-- Start Source records --
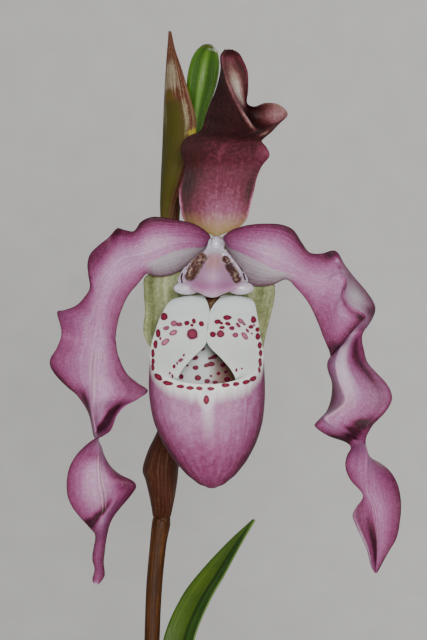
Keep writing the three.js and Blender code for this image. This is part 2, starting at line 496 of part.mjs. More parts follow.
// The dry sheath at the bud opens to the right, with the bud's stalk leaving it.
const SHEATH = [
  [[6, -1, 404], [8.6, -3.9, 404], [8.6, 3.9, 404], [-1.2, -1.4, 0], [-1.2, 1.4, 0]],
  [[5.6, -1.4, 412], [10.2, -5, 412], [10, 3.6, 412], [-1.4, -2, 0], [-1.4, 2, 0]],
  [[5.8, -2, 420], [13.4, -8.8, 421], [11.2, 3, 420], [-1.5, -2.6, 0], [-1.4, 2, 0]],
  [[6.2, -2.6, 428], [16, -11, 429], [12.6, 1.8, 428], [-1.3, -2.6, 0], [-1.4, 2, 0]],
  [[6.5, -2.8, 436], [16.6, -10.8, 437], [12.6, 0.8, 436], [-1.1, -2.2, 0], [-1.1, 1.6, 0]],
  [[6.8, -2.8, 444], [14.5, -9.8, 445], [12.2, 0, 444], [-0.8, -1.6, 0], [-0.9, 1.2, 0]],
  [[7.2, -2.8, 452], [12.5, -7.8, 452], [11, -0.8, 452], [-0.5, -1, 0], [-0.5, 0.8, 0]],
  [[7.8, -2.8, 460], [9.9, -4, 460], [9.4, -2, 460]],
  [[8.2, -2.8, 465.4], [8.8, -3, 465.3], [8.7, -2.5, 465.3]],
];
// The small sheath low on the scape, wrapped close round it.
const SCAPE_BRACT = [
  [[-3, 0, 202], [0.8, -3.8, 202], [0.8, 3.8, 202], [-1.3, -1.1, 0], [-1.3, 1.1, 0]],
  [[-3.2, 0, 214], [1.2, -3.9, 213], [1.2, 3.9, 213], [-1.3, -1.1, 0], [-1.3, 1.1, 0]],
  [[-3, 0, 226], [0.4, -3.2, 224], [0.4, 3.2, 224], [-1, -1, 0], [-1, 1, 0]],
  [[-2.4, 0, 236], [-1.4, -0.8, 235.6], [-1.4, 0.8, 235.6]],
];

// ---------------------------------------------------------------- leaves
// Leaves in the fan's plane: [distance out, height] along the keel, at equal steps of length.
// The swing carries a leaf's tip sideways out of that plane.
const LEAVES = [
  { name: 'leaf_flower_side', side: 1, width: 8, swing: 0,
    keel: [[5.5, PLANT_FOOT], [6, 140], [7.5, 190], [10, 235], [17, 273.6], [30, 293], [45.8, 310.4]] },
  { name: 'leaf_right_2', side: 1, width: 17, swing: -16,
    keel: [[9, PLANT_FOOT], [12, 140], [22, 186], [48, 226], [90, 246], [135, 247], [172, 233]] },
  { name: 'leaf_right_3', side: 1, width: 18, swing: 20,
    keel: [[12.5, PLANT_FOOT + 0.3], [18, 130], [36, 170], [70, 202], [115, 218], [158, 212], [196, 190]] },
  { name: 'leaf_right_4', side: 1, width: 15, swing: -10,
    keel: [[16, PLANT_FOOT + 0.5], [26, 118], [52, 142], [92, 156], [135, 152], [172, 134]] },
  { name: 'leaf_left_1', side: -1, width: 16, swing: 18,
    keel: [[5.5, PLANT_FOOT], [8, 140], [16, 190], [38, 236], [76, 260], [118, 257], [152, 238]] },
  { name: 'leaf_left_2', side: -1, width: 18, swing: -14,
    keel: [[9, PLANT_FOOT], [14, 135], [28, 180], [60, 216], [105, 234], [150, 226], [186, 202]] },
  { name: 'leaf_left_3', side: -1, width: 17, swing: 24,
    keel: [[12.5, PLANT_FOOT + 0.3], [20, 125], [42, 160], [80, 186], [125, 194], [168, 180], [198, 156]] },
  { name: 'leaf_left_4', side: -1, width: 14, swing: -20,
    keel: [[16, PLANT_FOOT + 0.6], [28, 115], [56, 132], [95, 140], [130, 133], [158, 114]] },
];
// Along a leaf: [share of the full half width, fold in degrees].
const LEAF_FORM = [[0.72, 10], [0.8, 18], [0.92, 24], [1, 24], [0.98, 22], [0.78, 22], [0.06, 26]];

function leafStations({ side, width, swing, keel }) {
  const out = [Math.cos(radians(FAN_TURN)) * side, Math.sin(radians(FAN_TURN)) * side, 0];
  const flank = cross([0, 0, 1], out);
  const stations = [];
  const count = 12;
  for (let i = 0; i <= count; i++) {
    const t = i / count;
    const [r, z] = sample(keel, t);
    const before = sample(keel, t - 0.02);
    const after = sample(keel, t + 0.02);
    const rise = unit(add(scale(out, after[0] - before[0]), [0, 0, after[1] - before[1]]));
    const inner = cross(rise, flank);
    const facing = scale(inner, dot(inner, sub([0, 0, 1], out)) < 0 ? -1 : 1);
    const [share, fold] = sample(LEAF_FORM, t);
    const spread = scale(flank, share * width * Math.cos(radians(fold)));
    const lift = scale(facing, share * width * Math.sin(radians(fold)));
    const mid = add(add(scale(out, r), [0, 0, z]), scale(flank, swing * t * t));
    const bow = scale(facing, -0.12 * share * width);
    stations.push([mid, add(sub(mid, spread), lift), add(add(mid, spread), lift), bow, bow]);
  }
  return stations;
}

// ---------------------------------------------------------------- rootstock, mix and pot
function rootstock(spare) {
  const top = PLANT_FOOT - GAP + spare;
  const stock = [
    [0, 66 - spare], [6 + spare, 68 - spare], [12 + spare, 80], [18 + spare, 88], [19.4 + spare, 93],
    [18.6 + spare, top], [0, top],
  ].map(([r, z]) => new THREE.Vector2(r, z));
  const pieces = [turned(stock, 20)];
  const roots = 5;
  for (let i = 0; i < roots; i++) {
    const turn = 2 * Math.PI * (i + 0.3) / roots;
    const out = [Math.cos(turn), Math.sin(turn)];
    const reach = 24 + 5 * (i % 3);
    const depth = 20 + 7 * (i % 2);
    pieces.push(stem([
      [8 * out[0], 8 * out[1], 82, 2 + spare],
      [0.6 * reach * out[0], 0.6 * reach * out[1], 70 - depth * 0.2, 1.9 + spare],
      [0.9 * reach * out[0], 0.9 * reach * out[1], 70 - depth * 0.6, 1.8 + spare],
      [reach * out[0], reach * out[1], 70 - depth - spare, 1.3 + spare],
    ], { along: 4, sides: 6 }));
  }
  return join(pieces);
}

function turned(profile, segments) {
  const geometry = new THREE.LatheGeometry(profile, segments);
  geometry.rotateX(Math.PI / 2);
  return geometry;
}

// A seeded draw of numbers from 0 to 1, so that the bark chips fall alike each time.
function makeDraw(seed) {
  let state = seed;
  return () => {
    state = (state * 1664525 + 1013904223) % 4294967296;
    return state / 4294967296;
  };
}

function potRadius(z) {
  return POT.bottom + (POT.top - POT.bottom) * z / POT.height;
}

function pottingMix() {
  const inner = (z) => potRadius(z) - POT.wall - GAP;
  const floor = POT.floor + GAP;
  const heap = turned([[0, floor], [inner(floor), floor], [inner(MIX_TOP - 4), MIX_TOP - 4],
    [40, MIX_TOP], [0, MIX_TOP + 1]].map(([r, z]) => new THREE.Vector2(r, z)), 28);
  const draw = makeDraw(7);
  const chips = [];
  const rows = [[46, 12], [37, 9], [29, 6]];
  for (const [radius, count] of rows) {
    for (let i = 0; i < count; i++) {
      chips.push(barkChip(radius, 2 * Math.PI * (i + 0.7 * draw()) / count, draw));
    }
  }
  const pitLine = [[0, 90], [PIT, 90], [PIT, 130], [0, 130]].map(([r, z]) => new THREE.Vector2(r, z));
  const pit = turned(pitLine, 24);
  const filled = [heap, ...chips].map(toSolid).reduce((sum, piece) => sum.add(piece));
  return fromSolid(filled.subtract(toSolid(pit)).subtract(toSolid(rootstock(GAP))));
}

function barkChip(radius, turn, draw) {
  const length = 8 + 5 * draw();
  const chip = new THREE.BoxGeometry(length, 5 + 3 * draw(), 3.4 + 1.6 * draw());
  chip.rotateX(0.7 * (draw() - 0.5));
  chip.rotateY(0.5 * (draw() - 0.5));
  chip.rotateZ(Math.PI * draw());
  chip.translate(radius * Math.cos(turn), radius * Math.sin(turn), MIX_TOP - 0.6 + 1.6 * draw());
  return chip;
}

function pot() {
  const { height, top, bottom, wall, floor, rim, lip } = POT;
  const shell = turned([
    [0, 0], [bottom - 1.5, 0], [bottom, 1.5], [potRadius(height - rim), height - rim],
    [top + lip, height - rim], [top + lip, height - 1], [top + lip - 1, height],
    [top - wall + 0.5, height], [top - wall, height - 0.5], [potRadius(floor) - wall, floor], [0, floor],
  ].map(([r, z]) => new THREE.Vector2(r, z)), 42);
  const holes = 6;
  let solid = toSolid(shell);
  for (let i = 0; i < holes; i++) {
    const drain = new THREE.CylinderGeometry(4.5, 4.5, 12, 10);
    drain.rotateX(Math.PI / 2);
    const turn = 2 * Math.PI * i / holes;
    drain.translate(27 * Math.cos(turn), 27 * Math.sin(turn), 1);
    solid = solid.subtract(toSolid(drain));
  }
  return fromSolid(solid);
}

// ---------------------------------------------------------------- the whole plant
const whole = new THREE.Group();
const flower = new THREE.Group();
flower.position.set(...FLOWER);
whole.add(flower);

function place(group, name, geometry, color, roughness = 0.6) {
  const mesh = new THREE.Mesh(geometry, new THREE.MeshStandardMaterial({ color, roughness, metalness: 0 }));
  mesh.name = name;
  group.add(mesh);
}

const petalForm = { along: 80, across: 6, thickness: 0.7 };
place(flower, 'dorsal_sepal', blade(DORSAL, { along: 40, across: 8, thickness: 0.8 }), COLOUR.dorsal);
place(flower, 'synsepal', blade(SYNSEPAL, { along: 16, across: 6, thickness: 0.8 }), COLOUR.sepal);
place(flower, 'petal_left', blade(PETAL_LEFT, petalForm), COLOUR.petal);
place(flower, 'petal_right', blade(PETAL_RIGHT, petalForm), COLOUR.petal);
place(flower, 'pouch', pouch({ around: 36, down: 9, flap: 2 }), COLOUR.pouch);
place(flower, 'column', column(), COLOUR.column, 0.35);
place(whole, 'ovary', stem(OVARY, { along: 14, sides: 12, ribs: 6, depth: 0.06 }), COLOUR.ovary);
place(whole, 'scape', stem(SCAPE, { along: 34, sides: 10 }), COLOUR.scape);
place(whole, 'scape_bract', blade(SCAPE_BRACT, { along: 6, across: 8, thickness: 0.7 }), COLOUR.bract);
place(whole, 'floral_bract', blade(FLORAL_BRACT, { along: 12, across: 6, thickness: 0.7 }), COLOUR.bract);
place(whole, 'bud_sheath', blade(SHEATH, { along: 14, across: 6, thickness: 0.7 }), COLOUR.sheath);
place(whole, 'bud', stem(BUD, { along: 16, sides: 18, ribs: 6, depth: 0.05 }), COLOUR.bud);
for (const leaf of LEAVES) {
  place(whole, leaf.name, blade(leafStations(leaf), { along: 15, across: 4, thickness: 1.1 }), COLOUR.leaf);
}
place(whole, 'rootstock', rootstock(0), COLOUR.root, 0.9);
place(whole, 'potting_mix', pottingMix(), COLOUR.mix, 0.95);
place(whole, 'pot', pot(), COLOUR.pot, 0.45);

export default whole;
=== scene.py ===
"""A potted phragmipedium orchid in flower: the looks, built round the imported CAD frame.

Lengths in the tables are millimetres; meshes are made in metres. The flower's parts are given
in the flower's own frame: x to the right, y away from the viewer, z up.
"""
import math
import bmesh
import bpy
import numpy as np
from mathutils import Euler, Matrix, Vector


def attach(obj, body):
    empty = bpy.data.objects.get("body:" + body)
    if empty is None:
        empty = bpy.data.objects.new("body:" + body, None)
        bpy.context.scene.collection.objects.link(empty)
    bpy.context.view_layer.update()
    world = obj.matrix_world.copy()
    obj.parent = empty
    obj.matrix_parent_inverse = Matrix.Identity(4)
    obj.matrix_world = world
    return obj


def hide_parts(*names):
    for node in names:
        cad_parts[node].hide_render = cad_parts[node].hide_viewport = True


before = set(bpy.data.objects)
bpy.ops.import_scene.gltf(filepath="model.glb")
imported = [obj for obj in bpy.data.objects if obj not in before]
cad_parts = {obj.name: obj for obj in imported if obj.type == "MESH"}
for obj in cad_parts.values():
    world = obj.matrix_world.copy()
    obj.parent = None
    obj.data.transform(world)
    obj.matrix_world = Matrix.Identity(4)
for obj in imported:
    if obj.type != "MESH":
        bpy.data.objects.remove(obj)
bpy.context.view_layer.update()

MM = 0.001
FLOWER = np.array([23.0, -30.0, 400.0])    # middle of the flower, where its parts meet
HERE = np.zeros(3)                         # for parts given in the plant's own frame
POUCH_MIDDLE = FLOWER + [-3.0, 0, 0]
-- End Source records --
-- Start Source records --
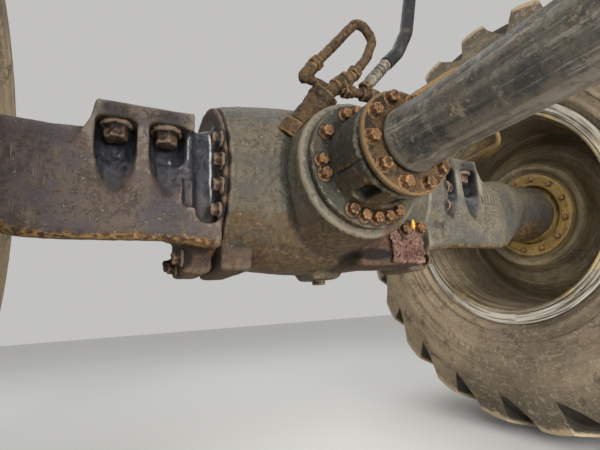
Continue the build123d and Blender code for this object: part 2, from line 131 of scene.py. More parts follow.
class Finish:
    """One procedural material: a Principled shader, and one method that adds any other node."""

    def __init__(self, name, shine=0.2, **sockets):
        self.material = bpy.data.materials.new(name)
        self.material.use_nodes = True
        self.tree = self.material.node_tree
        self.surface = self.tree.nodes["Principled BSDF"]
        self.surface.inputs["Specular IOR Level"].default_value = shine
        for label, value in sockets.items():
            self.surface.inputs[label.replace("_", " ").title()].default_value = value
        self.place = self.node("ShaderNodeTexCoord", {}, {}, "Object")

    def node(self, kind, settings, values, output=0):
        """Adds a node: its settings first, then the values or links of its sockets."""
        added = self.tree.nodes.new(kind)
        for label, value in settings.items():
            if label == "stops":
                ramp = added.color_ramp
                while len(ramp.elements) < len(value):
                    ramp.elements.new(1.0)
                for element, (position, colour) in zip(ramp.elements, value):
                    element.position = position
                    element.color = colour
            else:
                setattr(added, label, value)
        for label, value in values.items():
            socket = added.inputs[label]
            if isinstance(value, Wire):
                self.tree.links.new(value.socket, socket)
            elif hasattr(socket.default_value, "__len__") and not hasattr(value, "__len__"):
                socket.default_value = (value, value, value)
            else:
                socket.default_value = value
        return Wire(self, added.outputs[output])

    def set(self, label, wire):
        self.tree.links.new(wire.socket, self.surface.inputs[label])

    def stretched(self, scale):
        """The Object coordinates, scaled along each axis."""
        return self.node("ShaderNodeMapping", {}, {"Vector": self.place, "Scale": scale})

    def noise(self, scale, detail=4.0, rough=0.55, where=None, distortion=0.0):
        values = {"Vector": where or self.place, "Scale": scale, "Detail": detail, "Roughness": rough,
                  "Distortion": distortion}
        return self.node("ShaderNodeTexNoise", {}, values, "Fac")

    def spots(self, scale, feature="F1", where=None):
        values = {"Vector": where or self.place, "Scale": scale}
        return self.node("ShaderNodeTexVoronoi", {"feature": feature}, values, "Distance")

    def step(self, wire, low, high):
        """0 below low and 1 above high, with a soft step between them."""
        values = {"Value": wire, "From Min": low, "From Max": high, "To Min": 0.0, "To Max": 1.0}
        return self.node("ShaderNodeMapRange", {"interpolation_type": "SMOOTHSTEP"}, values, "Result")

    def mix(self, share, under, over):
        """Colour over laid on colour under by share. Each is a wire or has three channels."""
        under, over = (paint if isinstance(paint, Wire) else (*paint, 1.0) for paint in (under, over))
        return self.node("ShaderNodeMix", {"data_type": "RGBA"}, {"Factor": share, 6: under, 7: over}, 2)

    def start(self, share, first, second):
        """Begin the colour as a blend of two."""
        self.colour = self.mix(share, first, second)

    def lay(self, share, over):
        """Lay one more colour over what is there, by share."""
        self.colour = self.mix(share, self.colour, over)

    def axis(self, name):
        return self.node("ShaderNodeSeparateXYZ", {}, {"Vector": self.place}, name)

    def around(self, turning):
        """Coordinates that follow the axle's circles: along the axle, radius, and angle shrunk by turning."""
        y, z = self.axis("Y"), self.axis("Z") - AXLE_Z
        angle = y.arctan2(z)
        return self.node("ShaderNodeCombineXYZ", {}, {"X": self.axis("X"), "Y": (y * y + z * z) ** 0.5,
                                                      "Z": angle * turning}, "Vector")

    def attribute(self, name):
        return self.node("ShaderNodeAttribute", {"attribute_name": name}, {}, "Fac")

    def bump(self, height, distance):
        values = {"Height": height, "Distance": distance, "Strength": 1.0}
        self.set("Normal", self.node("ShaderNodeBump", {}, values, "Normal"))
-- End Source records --
-- Start Source records --
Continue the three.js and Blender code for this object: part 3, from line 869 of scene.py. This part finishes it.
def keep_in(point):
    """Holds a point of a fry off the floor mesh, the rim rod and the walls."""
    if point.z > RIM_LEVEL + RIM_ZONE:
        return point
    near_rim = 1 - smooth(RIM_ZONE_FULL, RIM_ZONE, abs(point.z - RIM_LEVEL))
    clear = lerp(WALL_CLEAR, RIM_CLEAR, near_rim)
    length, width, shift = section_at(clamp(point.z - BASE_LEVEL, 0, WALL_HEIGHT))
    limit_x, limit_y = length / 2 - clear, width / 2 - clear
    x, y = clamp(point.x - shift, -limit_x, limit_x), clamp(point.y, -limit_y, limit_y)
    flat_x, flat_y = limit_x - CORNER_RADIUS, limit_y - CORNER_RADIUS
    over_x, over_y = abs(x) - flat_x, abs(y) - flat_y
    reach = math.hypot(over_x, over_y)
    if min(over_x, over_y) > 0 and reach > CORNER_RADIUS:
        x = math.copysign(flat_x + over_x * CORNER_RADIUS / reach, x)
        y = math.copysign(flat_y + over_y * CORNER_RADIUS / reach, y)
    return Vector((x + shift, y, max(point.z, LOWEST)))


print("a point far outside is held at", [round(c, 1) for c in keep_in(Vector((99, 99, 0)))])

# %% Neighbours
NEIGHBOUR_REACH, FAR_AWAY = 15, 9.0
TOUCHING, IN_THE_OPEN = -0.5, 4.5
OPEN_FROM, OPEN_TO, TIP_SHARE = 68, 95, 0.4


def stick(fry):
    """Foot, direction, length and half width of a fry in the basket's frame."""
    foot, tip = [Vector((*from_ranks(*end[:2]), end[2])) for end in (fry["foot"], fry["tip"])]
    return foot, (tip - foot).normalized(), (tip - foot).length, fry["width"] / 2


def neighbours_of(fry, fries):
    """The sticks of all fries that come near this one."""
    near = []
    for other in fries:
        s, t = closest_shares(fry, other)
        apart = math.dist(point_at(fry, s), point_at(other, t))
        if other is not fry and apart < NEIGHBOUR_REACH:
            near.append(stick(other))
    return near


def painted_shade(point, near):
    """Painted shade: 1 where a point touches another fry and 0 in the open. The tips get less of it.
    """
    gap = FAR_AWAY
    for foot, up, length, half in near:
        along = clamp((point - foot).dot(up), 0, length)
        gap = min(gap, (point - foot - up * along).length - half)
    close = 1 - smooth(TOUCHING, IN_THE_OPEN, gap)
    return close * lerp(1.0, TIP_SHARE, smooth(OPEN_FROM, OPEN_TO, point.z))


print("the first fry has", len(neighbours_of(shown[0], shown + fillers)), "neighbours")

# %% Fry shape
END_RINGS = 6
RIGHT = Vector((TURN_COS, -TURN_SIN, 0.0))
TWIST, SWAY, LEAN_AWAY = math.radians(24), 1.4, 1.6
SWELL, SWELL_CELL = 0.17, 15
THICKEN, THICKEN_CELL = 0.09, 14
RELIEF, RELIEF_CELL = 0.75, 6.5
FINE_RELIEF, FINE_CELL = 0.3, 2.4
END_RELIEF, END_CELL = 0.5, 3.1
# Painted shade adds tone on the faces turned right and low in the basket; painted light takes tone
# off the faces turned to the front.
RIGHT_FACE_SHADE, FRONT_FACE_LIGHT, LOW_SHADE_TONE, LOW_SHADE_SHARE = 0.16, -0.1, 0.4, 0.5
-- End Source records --
## [Task prompt]
Copy out exactly the lines from the one containing "cad_parts[node].hide_render = cad_parts[node].hide_viewport" to the one containing "POUCH_MIDDLE = FLOWER + [-3.0, 0, 0]", both ends inclusive.

## [Full output]
        cad_parts[node].hide_render = cad_parts[node].hide_viewport = True


before = set(bpy.data.objects)
bpy.ops.import_scene.gltf(filepath="model.glb")
imported = [obj for obj in bpy.data.objects if obj not in before]
cad_parts = {obj.name: obj for obj in imported if obj.type == "MESH"}
for obj in cad_parts.values():
    world = obj.matrix_world.copy()
    obj.parent = None
    obj.data.transform(world)
    obj.matrix_world = Matrix.Identity(4)
for obj in imported:
    if obj.type != "MESH":
        bpy.data.objects.remove(obj)
bpy.context.view_layer.update()

MM = 0.001
FLOWER = np.array([23.0, -30.0, 400.0])    # middle of the flower, where its parts meet
HERE = np.zeros(3)                         # for parts given in the plant's own frame
POUCH_MIDDLE = FLOWER + [-3.0, 0, 0]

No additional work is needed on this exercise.